In 2005, Herbert Kelman, a former Director of the Program on International Conflict Analysis and Resolution at Harvard, wrote in Peace and Conflict: The Journal of Peace Psychology that "normalization of relations with Israel continues to meet with disapproval in Egyptian society."
 
Linda Heard, a virulent critic of Israel, acknowledged in 2004 that "searching for an ordinary Egyptian actively seeking warm relations with ... Israelis" is like searching for a "needle in a haystack."
 
And Nabil Zaki, an Egyptian newspaper editor, observed in 2003 that Egyptian groups opposed to normalization with Israel "enjoy the support of the masses." (Zaki also claimed that "Israel does not want normalization." It is not surprising, though, that the journalist has a less-than-refined understanding of the Israeli public. As editor of a newspaper published by the  hardline al-Tagummu—an Egyptian opposition party that rejected the Israeli-Egyptian peace treaty from the start, recently urged that Israel's membership in the United Nations to be frozen, and called for violence against Israel—he is more qualified to comment on Egyptian attitudes than Israeli viewpoints.)
 
Another Egyptian, politician Hussein Abdel-Razek, explained that "for the Egyptian Armed Forces Israel is the enemy, and this is very telling of how the government, which signed a peace agreement 22 years ago, views its neighbor."
 
Israeli Views
 
The outlook of Israelis toward peace and normalization with Egypt differs drastically from this Egyptian rejectionism.
 
It is true that there are some negative feelings among Israelis regarding the peace treaty with Egypt; but those feelings generally revolve around disappointment that Egyptians seem, at best, uninterested in a closer relationship.

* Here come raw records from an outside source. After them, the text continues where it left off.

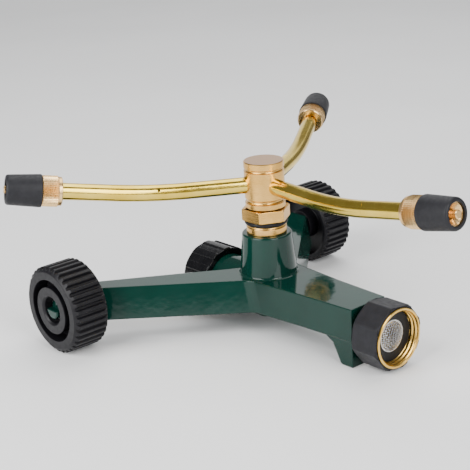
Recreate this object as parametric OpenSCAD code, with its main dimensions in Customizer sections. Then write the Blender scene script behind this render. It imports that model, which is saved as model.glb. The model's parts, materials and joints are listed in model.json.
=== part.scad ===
// Three-arm revolving lawn sprinkler on a wheeled die-cast base.
// Millimetres, +Z up. The rotor turns about a vertical axis above the hub. The hose inlet
// points to -Y, the capped outlet points to +Y, and the two wheels stand at -X and +X.

/* [Base casting] */
// Height of the flat tops of the three legs
leg_top = 29.8; // [29:0.1:31]
// Height of the underside of the front leg
leg_bottom = 13; // [12:0.1:13.5]
// How far each side of a wheel leg leans out from its top to its underside
leg_draft = 3; // [1:0.1:3.5]
// Width of the front leg at its outer end
front_leg_w = 23.2; // [22:0.1:26]
// Width of the front leg halfway along
front_waist_w = 26.6; // [26:0.1:28]
// Distance from the spin axis to the end face of the front leg
front_leg_len = 68.9; // [67:0.1:72]
// Radius of the tower at its rim
tower_r = 12.75; // [12.3:0.05:13.5]
// Radius of the tower where it stands on the legs
tower_root_r = 14.6; // [14:0.1:15.5]
// Height of the tower's rim
tower_top = 51.3; // [50:0.1:53]
// Radius of the round inside corners between the front leg and the wheel legs
corner_r = 10; // [6:0.5:12]

/* [Wheels] */
// Radius over the tread ribs
wheel_r = 22.6; // [21:0.1:24]
// Width of a wheel from its inboard face to its outer face
wheel_w = 20.3; // [18:0.1:22]
// Distance from the spin axis to a wheel's inboard face
wheel_in = 77.1; // [77:0.1:79]
// How far the axles lie behind the spin axis
wheel_back = 56.1; // [54:0.1:58]
// Number of tread ribs
rib_count = 36; // [24:1:48]
// Radius of the cast axle stubs
axle_r = 4.6; // [4:0.1:5]

/* [Hose ports] */
// Height of the inlet's axis
inlet_z = 17.2; // [17.1:0.1:18]
// Height of the outlet's axis
outlet_z = 18; // [17.5:0.1:19]
// Radius over the corners of the octagonal inlet grip
grip_r = 16.6; // [16.2:0.1:17]
// Outer radius of the threaded brass insert
insert_r = 14.75; // [14.5:0.05:15]
// Radius of the insert's thread crests
inlet_thread_r = 12.9; // [12.6:0.05:13.2]
// Radius of the outlet's male thread
outlet_thread_r = 13.2; // [12.8:0.1:13.4]
// Length of the outlet boss from the spin axis
outlet_len = 45; // [42:0.5:48]
// Radius over the ribs of the outlet cap
cap_r = 16.9; // [16.2:0.1:17.2]
// Length of the outlet cap
cap_len = 18.6; // [17.6:0.1:22]

/* [Rotor] */
// Radius of the rotor head
head_r = 10.2; // [9.8:0.1:11]
// Height of the rotor head's underside
head_low = 64.8; // [64.7:0.1:65.2]
// Height of the rotor head's flat top
head_top = 88.8; // [87:0.1:92]
// Height of the three arm tubes where they leave the head
arm_z = 76.4; // [75.5:0.1:77]
// Radius of the arm tubes
tube_r = 4.17; // [4:0.01:4.4]
// Wall thickness of the arm tubes
tube_wall = 0.8; // [0.6:0.1:1.2]
// Compass angles of the three arms, counter-clockwise from +X
arm_angles = [146.9, 263.6, 29.3];
// Distance from the spin axis to the middle of each arm's bend
arm_bend_at = 56.8; // [52:0.1:62]
// Radius of the bend
bend_r = 200; // [60:5:220]
// Sideways turn at the bend
arm_turn = 5.9; // [1:0.1:8]
// Rise of the outer part of each arm above level
arm_rise = 9.2; // [6:0.1:12]
// Length from the bend to the nozzle
arm_outer_len = 44.9; // [40:0.1:50]

/* [Nozzles] */
// Length of a nozzle without its pin
nozzle_len = 27.1; // [26.5:0.1:28]
// Radius of the knurled collar
collar_r = 7.6; // [7.3:0.1:7.8]
// Radius of the rubber sleeve next to the collar
sleeve_r = 8.15; // [7.9:0.05:8.5]
// Radius of the rubber sleeve at its tip
sleeve_tip_r = 7.4; // [7.2:0.05:7.8]
// Radius of the jet pin
pin_r = 1.9; // [1.7:0.1:2]

/* [Hidden] */
$fn = 96;

// Place of the spin axis, so that the origin lies under the middle of the whole object
spin_x = 1.22;
spin_y = 24.94;

// Plan of the right wheel leg's top: root and tip of its front edge, then tip and root of its back edge
leg_front_root = [16.3, -3.3];
leg_tip_x = 75.5;
leg_front_tip = [leg_tip_x, 49.2];
leg_back_tip = [leg_tip_x, 61.1];
leg_back_root = [0, 9.5];
front_waist_y = -37;
wheel_leg_bottom = leg_bottom + 0.5;
slab = 0.02;
// Unit vectors out of the sides of the front leg and of the right wheel leg that meet in a corner
front_normal = side_normal(leg_front_root, [front_waist_w / 2, front_waist_y], -1);
leg_normal = side_normal(leg_front_root, leg_front_tip, 1);
corner_bite = 0.01;
front_leg_rear = 4;
pocket_roof = 3.2;

// Side view of the foot under the front leg's end: distance from the spin axis, then height
foot_back = 50.8;
foot_knee = [56.3, 9.9];
foot_heel = [61.2, 0.5];
foot_sole = 62.4;

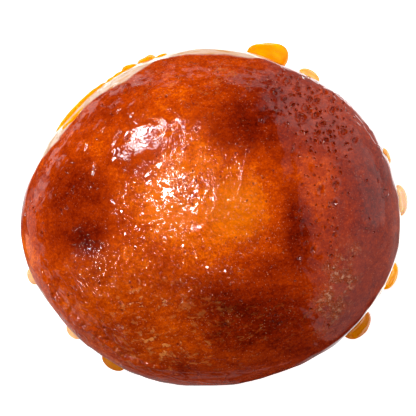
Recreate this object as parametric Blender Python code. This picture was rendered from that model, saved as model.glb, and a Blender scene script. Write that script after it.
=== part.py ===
"""A glazed, jelly filled doughnut: one plump round of fried dough with no hole, and the
drips of set glaze that hang under its widest ring. Metres, +Z up; the origin is the middle
of the flat underside that it stands on."""

import math

import bmesh
import bpy
from mathutils import Vector

MM = 0.001

# The dough. The widest ring, where it floated in the oil, is an oval LENGTH by WIDTH.
LENGTH = 89.6 * MM
WIDTH = 79.2 * MM
TOP_RISE = 24.0 * MM  # from the widest ring up to the crown
BASE_DROP = 20.0 * MM  # from the widest ring down to the underside
TOP_PLUMPNESS = 2.25  # 2 is an ellipse, more is boxier
BASE_PLUMPNESS = 2.5
FLAT_SHARE = 0.055  # the share of the base's round that standing has pressed flat
BEARINGS = 84  # points round a ring
LATITUDES = 34  # rings from the underside to the crown

# The pale ring is a shallow channel just under the widest ring.
CHANNEL_LATITUDE = -8.0
CHANNEL_SPREAD = 7.0
CHANNEL_DEPTH = 0.5 * MM

# Swells (+) and flats (-) of the round dough: bearing, latitude, spread in degrees, height.
SWELLS = (
    (147, 0, 25, -2.4 * MM),
    (185, 0, 9, 0.5 * MM),
    (218, 0, 13, -1.0 * MM),
    (252, 0, 13, 0.5 * MM),
    (302, 0, 22, -0.5 * MM),
    (30, 0, 12, -0.4 * MM),
    (53, 0, 14, -0.5 * MM),
    (62, 20, 20, -0.6 * MM),
    (20, 24, 22, 0.5 * MM),
    (150, 46, 24, 0.9 * MM),
    (330, 44, 26, 0.7 * MM),
    (240, 48, 22, -0.6 * MM),
    (70, 56, 24, 0.5 * MM),
)

# Glaze drips on the flank: bearing in degrees, then the width across, the length down the
# flank, and how far the drip stands out past the widest ring.
DRIPS = (
    (70.6, 9.8 * MM, 11.0 * MM, 4.4 * MM),
    (112.2, 4.9 * MM, 8.0 * MM, 2.0 * MM),
    (139.6, 14.5 * MM, 7.0 * MM, 0.9 * MM),
    (198.4, 4.2 * MM, 6.5 * MM, 1.1 * MM),
    (219.9, 4.9 * MM, 7.5 * MM, 1.8 * MM),
    (236.2, 6.2 * MM, 8.0 * MM, 1.8 * MM),
    (323.9, 8.3 * MM, 11.0 * MM, 3.2 * MM),
    (342.0, 7.2 * MM, 9.5 * MM, 2.2 * MM),
    (5.1, 7.6 * MM, 8.5 * MM, 1.9 * MM),
    (19.2, 5.2 * MM, 7.0 * MM, 1.4 * MM),
    (54.8, 5.7 * MM, 7.5 * MM, 1.7 * MM),
)
DRIP_TOP_LATITUDE = 4.0
DRIP_NECK = 0.85  # the width of a drip's top as a share of its width
DRIP_SAG = 0.35  # how much fuller a drip is at its foot than at its middle
DRIP_SEGMENTS = 16
DRIP_RINGS = 10
GAP = 0.3 * MM  # glaze to dough

CRUST_COLOUR = (0.42, 0.10, 0.012)
GLAZE_COLOUR = (1.0, 0.40, 0.01)


def clear_scene():
    for thing in list(bpy.data.objects):
        bpy.data.objects.remove(thing)


def turned_from(bearing, other):
    """The angle between two bearings, in degrees, at most 180."""
    return abs((bearing - other + 180.0) % 360.0 - 180.0)


def swelling(bearing, latitude):
    """How far the dough stands out past the smooth round in that direction."""
    total = 0.0
    round_share = math.cos(math.radians(latitude))
    for at, level, spread, height in SWELLS:
        across = turned_from(bearing, at) * max(round_share, 0.2)
        total += height * math.exp(-(across**2 + (latitude - level) ** 2) / spread**2)
    channel = (latitude - CHANNEL_LATITUDE) / CHANNEL_SPREAD
    return total - CHANNEL_DEPTH * math.exp(-(channel**2))


def skin_point(bearing, latitude):
    """A point of the dough's surface. Latitude is 0 on the widest ring and 90 at the crown."""
    around, up = math.radians(bearing), math.radians(latitude)
    plumpness = TOP_PLUMPNESS if latitude > 0 else BASE_PLUMPNESS
    out = max(math.cos(up), 0.0) ** (2 / plumpness)
    rise = abs(math.sin(up)) ** (2 / plumpness)
    oval = (LENGTH / 2) * (WIDTH / 2)
    oval /= math.hypot(WIDTH / 2 * math.cos(around), LENGTH / 2 * math.sin(around))
    swell = swelling(bearing, latitude)
    reach = oval * out + swell * math.cos(up)
    if latitude > 0:
        height = BASE_DROP + TOP_RISE * rise + swell * math.sin(up)
    else:
        height = BASE_DROP - BASE_DROP * (1 + FLAT_SHARE) * rise
    return Vector((reach * math.cos(around), reach * math.sin(around), max(height, 0.0)))


def outward(bearing, latitude):
    """The direction straight out of the dough's surface."""
    step = 0.5
    east = skin_point(bearing + step, latitude) - skin_point(bearing - step, latitude)
    north = skin_point(bearing, latitude + step) - skin_point(bearing, latitude - step)
    return east.cross(north).normalized()


def material(name, colour, roughness):
    made = bpy.data.materials.new(name)
    made.use_nodes = True
    shader = made.node_tree.nodes["Principled BSDF"]
    shader.inputs["Base Color"].default_value = (*colour, 1.0)
    shader.inputs["Roughness"].default_value = roughness
    shader.inputs["Metallic"].default_value = 0.0
    return made


def add_object(name, shape, finish):
    mesh = bpy.data.meshes.new(name)
    shape.to_mesh(mesh)
    shape.free()
    mesh.shade_smooth()
    mesh.materials.append(finish)
    made = bpy.data.objects.new(name, mesh)
    bpy.context.scene.collection.objects.link(made)
    return made


def flat_latitude():
    """The latitude below which the underside is pressed flat."""
    flat_rise = 1 / (1 + FLAT_SHARE)
    return -math.degrees(math.asin(flat_rise ** (BASE_PLUMPNESS / 2)))


def make_doughnut(finish):
    """Rings of points from the edge of the flat underside up to the crown, skinned with quads."""
    shape = bmesh.new()
    lowest = flat_latitude()
    rings = []
    for level in range(LATITUDES):
        latitude = lowest + (90.0 - lowest) * level / LATITUDES
        bearings = [360.0 * turn / BEARINGS for turn in range(BEARINGS)]
        rings.append([shape.verts.new(skin_point(b, latitude)) for b in bearings])
    for below, above in zip(rings, rings[1:]):
        for here in range(BEARINGS):
            after = (here + 1) % BEARINGS
            shape.faces.new((below[here], below[after], above[after], above[here]))
    crown = shape.verts.new(skin_point(0.0, 90.0))
    for here in range(BEARINGS):
        shape.faces.new((rings[-1][here], rings[-1][(here + 1) % BEARINGS], crown))
    for point in rings[0]:
        point.co.z = 0.0
    shape.faces.new(list(reversed(rings[0])))
    return add_object("doughnut", shape, finish)


def make_drip(number, bearing, width, length, stand_out, finish):
    """A ball pressed onto the flank: its inner half lies along the dough, a gap away, and its
    outer half is the drop, fuller towards its foot and drawn in to a neck at its top."""
    shape = bmesh.new()
    bmesh.ops.create_uvsphere(
        shape, u_segments=DRIP_SEGMENTS, v_segments=DRIP_RINGS, radius=1.0
    )
    top = skin_point(bearing, DRIP_TOP_LATITUDE)
    foot_latitude = DRIP_TOP_LATITUDE
    while (skin_point(bearing, foot_latitude) - top).length < length:
        foot_latitude -= 0.25
    widest = skin_point(bearing, 0.0).xy.length
    half_turn = math.degrees(width / 2 / widest)
    away = Vector((math.cos(math.radians(bearing)), math.sin(math.radians(bearing)), 0.0))
    for point in shape.verts:
        across, along, out = point.co
        fullness = (1 - along) / 2  # 0 at the top of the drip and 1 at its foot
        latitude = DRIP_TOP_LATITUDE + (foot_latitude - DRIP_TOP_LATITUDE) * fullness
        where = bearing + across * half_turn * (DRIP_NECK + (1 - DRIP_NECK) * fullness)
        skin = skin_point(where, latitude)
        tucked_under = max(widest - skin_point(bearing, latitude).xy.length, 0.0)
        lump = max(out, 0.0) * (1 - DRIP_SAG * along) / (1 + DRIP_SAG**2 / 2)
        point.co = skin + outward(where, latitude) * GAP + away * lump * (stand_out + tucked_under)
    return add_object(f"glaze_drip_{number:02d}", shape, finish)


def main():
    clear_scene()
    crust = material("fried_crust", CRUST_COLOUR, 0.35)
    glaze = material("set_glaze", GLAZE_COLOUR, 0.12)
    make_doughnut(crust)
    for number, (bearing, width, length, stand_out) in enumerate(DRIPS, start=1):
        make_drip(number, bearing, width, length, stand_out, glaze)


main()
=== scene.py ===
"""A glazed, jelly filled doughnut as a Blender add-on: the browned crust under its syrup, the
drips of set syrup round its flank, and the studio it stands in. Every piece is modelled round
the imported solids, in metres, with the doughnut's underside at the origin."""

import math

import bpy
from bpy.props import FloatProperty, FloatVectorProperty, PointerProperty
from bpy.types import Operator, Panel, PropertyGroup
from mathutils import Euler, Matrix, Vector
from mathutils.bvhtree import BVHTree


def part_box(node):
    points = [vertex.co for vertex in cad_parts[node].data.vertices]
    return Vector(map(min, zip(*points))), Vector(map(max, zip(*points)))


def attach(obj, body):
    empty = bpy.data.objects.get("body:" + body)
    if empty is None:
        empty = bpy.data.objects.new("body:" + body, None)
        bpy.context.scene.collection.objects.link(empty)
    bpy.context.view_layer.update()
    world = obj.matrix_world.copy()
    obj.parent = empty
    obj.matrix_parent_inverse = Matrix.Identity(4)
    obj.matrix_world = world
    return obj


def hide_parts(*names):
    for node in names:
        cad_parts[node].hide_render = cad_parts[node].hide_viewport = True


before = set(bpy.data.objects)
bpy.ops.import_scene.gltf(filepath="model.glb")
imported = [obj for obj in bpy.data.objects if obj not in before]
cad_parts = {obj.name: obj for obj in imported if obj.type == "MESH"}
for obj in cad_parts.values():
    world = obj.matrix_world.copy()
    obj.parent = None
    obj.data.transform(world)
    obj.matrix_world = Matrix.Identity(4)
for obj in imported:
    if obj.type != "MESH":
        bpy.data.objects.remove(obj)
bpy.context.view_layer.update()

bl_info = {
    "name": "Glazed Filled Doughnut",
    "version": (1, 0, 0),
    "blender": (4, 5, 0),
    "location": "View3D > Sidebar > Doughnut",
    "description": "Models a syrup glazed filled doughnut round its packed solids",
    "category": "Add Mesh",
}

MM = 0.001
DRIPS = sorted(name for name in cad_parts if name.startswith("glaze_drip"))


def linear(hex_colour):
    """An sRGB hex colour as the linear red, green, blue and alpha that Blender mixes."""
    channels = [int(hex_colour[at : at + 2], 16) / 255 for at in (1, 3, 5)]
    return (
        *(c / 12.92 if c <= 0.04045 else ((c + 0.055) / 1.055) ** 2.4 for c in channels),
        1.0,
    )


# ---------------------------------------------------------------- sizes and colours


class DoughnutSizes(PropertyGroup):
    swell: FloatProperty(
        name="Swells", description="Height of the broad swells of the dough",
        default=0.35 * MM, min=0.0, unit="LENGTH",
    )
    roll: FloatProperty(
        name="Rolls", description="Height of the low rolls a finger's width apart",
        default=0.30 * MM, min=0.0, unit="LENGTH",
    )
    streak: FloatProperty(
        name="Streaks", description="Height of the runs of syrup that lie round the rim",
        default=0.08 * MM, min=0.0, unit="LENGTH",
    )
    wrinkle: FloatProperty(
        name="Wrinkles", description="Height of the wrinkles in the skin of the setting syrup",
        default=0.11 * MM, min=0.0, unit="LENGTH",
    )
    pit: FloatProperty(
        name="Burst bubbles", description="Depth of the bubbles that burst in the setting syrup",
        default=0.30 * MM, min=0.0, unit="LENGTH",
    )
    bead_mesh: FloatProperty(
        name="Drip mesh", description="Spacing of the points that a drip of syrup is made of",
        default=0.25 * MM, min=0.05 * MM, unit="LENGTH",
    )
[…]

Political scientist Ephraim Inbar wrote in 1998 that many Israelis have backed away from hopes of a warm peace in part becasue "most Israelis realize that what was termed in the past 'normalization' is something that Egypt has been unwilling to accept, despite its formal commitment to the concept. Israelis have learned that Arab societies are unwilling to engage in people-to-people interactions."
 
Despite that disappointment, though, Israelis strongly support the peace between the two countries.
 
Harvard's Herbert Kelman was in Israel when it was announced that Sadat would be visiting the country. "It is not enough to speak of enthusiasm and excitement," he wrote of Israel's reaction to the news. "Words like joy, euphoria, and exultation seem more appropriate. ... When the news of the visit was first announced, spontaneous dancing broke out in one of the main squares of Jerusalem; instead of restoring traffic, the police apparently joined in."
 
The New York Times article mentioned above noted that "Israelis crave Egyptian tourists."
 
Tel Aviv University's Dan Eldar explained that "Israel has yearned for a real peace including normalization of all its relations with Egypt ...." Noteably, he described the discrepancy between Israeli and Egyptian views as an "asymmetry in the peace equation."
 
Even the anti-Israel journalist Linda Heard, who in the article cited above noted the dearth of Egyptians who want warm relations with the Jewish state, refrained from claiming Israelis reciprocate Egyptians' cold feelings.
 
Indeed, a poll a few years ago showed that 85 percent of Israelis support the peace treaty.
 
Regrettably, once again Newsweek has opted for the falsity of equating Israeli attitudes with those of its rejectionist enemies.